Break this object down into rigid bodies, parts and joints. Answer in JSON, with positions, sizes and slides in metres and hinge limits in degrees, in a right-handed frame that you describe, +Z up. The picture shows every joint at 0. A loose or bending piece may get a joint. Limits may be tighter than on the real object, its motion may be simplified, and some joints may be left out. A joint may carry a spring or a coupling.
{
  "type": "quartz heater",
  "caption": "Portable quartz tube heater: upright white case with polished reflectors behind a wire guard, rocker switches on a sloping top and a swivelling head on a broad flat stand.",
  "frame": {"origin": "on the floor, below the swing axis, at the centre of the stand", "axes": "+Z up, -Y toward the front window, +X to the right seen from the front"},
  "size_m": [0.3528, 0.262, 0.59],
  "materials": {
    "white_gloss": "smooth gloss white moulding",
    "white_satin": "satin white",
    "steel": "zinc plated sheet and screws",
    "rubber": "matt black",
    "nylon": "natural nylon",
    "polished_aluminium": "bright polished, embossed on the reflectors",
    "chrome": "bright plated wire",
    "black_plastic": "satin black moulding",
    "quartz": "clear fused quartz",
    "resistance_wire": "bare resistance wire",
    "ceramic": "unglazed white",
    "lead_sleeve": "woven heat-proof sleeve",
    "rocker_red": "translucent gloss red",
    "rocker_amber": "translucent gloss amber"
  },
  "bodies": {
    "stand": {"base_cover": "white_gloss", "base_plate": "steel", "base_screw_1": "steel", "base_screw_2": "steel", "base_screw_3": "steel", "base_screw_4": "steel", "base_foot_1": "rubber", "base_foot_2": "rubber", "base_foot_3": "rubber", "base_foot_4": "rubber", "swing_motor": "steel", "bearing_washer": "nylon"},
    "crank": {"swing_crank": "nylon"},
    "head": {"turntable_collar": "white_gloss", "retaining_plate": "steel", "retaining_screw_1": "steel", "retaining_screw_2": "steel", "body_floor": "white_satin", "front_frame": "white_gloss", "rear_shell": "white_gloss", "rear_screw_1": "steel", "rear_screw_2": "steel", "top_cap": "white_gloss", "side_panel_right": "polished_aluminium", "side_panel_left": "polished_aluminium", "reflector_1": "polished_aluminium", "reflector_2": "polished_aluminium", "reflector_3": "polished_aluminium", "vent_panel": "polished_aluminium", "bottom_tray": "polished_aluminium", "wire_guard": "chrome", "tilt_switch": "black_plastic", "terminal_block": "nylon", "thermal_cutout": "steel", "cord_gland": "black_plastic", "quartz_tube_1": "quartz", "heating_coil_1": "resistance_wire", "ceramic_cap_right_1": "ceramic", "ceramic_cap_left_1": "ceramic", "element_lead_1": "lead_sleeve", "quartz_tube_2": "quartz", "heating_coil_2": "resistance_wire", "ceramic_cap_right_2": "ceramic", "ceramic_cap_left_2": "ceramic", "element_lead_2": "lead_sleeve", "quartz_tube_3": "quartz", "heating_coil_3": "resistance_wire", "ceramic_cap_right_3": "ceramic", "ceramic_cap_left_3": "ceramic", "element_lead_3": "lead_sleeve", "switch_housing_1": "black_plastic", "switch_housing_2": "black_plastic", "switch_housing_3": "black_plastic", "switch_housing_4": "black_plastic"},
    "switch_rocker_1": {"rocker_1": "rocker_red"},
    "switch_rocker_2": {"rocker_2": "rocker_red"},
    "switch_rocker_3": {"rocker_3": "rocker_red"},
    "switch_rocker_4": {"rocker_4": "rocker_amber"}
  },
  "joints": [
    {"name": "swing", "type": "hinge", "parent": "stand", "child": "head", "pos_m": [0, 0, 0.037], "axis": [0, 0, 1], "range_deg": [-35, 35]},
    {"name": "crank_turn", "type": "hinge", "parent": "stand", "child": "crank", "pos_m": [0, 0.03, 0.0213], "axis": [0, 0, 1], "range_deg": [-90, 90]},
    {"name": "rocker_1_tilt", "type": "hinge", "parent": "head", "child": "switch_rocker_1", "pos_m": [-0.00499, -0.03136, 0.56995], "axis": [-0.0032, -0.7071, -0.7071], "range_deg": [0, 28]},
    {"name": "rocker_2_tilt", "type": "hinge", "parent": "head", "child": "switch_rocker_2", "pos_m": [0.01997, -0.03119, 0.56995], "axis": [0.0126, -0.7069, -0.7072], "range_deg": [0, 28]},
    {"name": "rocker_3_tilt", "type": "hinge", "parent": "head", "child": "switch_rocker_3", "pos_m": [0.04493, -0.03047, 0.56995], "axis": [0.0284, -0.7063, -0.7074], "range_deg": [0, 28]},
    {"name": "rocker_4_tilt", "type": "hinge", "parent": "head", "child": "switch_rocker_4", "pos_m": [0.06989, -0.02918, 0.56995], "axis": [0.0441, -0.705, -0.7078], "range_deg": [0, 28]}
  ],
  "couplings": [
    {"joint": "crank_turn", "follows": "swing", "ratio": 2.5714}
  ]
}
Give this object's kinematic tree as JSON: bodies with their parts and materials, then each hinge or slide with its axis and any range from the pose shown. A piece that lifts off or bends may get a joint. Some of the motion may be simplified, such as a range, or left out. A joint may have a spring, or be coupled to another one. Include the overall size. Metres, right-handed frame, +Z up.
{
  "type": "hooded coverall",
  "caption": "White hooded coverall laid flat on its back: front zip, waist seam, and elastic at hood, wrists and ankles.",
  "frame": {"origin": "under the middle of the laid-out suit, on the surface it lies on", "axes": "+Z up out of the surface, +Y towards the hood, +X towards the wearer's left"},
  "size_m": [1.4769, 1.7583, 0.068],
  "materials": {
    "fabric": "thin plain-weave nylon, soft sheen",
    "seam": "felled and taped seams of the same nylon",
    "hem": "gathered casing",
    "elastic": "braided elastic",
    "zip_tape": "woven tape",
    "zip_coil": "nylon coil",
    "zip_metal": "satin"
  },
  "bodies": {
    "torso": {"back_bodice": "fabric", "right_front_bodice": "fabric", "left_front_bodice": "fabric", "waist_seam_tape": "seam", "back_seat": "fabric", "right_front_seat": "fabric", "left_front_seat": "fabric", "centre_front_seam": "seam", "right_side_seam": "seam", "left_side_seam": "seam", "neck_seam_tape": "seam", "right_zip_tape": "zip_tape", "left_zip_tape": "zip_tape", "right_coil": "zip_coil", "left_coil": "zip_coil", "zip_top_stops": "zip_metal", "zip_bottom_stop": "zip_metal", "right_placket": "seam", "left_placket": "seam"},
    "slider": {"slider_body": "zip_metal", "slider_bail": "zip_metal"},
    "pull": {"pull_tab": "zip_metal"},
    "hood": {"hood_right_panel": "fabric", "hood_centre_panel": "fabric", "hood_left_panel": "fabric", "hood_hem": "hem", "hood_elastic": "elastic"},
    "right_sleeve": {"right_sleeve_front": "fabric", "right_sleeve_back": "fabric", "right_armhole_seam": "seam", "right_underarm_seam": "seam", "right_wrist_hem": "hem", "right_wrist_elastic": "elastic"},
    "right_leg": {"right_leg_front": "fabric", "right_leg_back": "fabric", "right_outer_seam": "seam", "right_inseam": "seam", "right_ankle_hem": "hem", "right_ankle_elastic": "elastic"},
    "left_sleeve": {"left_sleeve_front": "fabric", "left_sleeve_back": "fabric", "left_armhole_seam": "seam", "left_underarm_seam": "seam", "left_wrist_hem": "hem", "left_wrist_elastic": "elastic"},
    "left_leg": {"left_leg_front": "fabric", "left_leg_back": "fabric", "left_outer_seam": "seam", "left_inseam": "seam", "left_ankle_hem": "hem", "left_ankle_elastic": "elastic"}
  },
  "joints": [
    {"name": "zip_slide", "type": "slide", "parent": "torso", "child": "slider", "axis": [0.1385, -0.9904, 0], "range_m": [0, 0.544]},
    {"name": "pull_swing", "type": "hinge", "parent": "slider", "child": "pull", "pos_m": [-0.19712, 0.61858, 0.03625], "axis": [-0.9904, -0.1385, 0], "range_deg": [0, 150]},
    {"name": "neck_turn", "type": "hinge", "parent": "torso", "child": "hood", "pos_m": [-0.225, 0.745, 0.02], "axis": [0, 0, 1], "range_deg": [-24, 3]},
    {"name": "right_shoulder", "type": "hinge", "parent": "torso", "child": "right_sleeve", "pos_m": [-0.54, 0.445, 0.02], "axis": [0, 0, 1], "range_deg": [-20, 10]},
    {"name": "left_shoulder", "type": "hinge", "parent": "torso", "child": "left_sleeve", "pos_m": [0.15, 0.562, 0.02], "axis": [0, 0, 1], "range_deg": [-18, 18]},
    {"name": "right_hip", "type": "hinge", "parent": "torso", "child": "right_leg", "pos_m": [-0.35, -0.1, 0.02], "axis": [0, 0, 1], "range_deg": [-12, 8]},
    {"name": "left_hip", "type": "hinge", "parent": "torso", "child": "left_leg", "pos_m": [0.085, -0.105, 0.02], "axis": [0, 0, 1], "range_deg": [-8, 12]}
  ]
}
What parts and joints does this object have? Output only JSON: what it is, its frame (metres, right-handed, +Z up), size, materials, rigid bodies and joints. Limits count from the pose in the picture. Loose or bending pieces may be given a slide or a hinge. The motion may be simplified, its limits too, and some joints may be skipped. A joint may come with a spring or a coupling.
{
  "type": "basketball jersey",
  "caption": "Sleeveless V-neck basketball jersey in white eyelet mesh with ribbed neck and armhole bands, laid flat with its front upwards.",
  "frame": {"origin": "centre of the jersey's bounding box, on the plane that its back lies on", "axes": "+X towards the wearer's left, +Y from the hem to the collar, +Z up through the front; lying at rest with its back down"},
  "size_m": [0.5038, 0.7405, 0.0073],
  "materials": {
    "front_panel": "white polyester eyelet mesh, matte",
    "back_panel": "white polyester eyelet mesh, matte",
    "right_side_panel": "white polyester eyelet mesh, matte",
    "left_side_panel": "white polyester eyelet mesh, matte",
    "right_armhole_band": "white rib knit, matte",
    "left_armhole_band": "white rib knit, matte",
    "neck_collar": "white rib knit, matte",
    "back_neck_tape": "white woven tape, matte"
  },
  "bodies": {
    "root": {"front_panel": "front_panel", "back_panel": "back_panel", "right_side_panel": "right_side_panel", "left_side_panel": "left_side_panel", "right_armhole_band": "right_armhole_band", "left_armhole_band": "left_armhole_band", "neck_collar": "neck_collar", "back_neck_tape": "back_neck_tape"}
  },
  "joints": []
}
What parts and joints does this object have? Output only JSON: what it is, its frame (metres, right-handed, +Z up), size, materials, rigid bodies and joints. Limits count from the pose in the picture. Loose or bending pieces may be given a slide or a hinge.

= = = = = = =

What you need to do:
Report all lines of the data above that include the string "from".

Task solution:
  "frame": {"origin": "on the floor, below the swing axis, at the centre of the stand", "axes": "+Z up, -Y toward the front window, +X to the right seen from the front"},
Give this object's kinematic tree as JSON: bodies with their parts and materials, then each hinge or slide with its axis and any range from the pose shown. A piece that lifts off or bends may get a joint. Some of the motion may be simplified, such as a range, or left out. A joint may have a spring, or be coupled to another one. Include the overall size. Metres, right-handed frame, +Z up.
What parts and joints does this object have? Output only JSON: what it is, its frame (metres, right-handed, +Z up), size, materials, rigid bodies and joints. Limits count from the pose in the picture. Loose or bending pieces may be given a slide or a hinge. The motion may be simplified, its limits too, and some joints may be skipped. A joint may come with a spring or a coupling.
  "frame": {"origin": "centre of the jersey's bounding box, on the plane that its back lies on", "axes": "+X towards the wearer's left, +Y from the hem to the collar, +Z up through the front; lying at rest with its back down"},
What parts and joints does this object have? Output only JSON: what it is, its frame (metres, right-handed, +Z up), size, materials, rigid bodies and joints. Limits count from the pose in the picture. Loose or bending pieces may be given a slide or a hinge.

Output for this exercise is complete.